Apollo hears the sheep out but refuses its request. Sheep are in fact protected by the most ferocious species on earth: humans, who love wool, mutton and cheese made from ewes’ milk, he says. Humans won’t let any harm befall their sheep. So sheep increase their numbers year by year, while all the other animals live precariously and struggle to survive. And if he, Apollo, accedes to the sheep’s request, shepherds would be confronted by snarling, unmanageable mobs instead of the docile flocks they’ve always tended.
So the sheep returns home disappointed. A little later a traveller on a moonlit night sees a flock of sheep grazing in a field he’s passing. He spots a suspicious figure moving through the flock messing with the sheep’s mouths. He’s implanting fangs in them. When the figure looks around, the traveller recognises him. It’s Niccolò Machiavelli.

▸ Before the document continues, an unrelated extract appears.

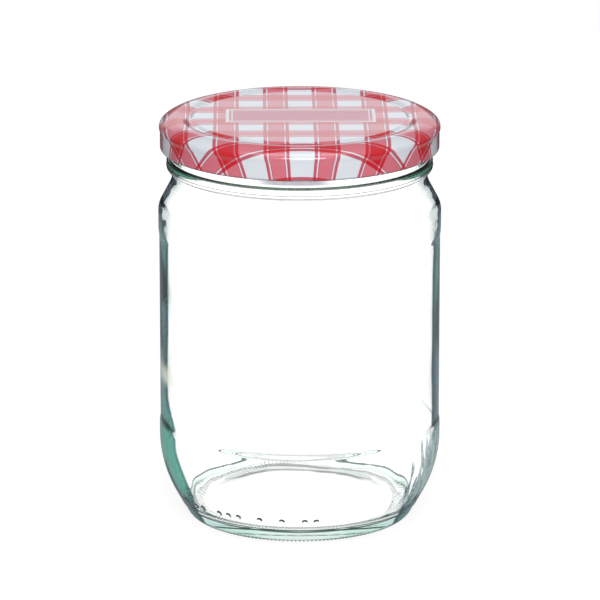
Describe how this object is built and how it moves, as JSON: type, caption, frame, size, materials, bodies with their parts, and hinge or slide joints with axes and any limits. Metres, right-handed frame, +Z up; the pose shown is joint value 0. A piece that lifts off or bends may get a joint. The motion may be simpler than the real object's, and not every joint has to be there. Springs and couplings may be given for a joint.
{
  "type": "preserving jar",
  "caption": "Empty round glass preserving jar with a recessed label panel, closed by a drawn tinplate twist-off lid with a gingham print and a sealing liner.",
  "frame": {"origin": "centre of the bearing ring, on the surface the jar stands on", "axes": "+Z up along the jar's axis; -Y is the front, with the mould dots on the heel to its left"},
  "size_m": [0.104, 0.104, 0.151],
  "materials": {
    "glass": "clear flint glass with a green tint where it is thick",
    "lid_print": "gloss lacquer over a red and white gingham print on tinplate",
    "liner": "matte flowed-in compound"
  },
  "bodies": {
    "root": {"jar": "glass", "lid": "lid_print", "sealing_ring": "liner"}
  },
  "joints": []
}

Those who struggle for their freedom must first understand exactly how the tyranny they’re up against works. They have to beat it at its own game – amassing and deploying an irresistible counter-power to overthrow it. Machiavelli helps greatly with this project. His fan club abounds in would-be and successful liberators.
But there’s a catch that Machiavelli sees. Liberation and freedom are two different things and infer two different projects. Liberation relies on the concentration of power; but freedom demands the dispersal of power. Many liberators just turn into new tyrants, so nothing changes. They’ve followed Machiavelli assiduously on their road to power. But once there, they find they must ban his work in order to entrench their power. This is exactly what happened in the Soviet Union. In 1936 Stalin had the old Bolshevik Lev Kamenev shot for republishing The prince.
Democracy – real democracy, based on universal suffrage and engaged citizens – is the answer to Machiavelli’s liberation/freedom riddle. We all have to exercise our agency as active, civically-virtuous citizens, thus dispersing political power. And we’re no longer just citizens of our city, or even of our national political community; we’re now citizens of an interconnected world. We can advance our dharmic ethics across the globe.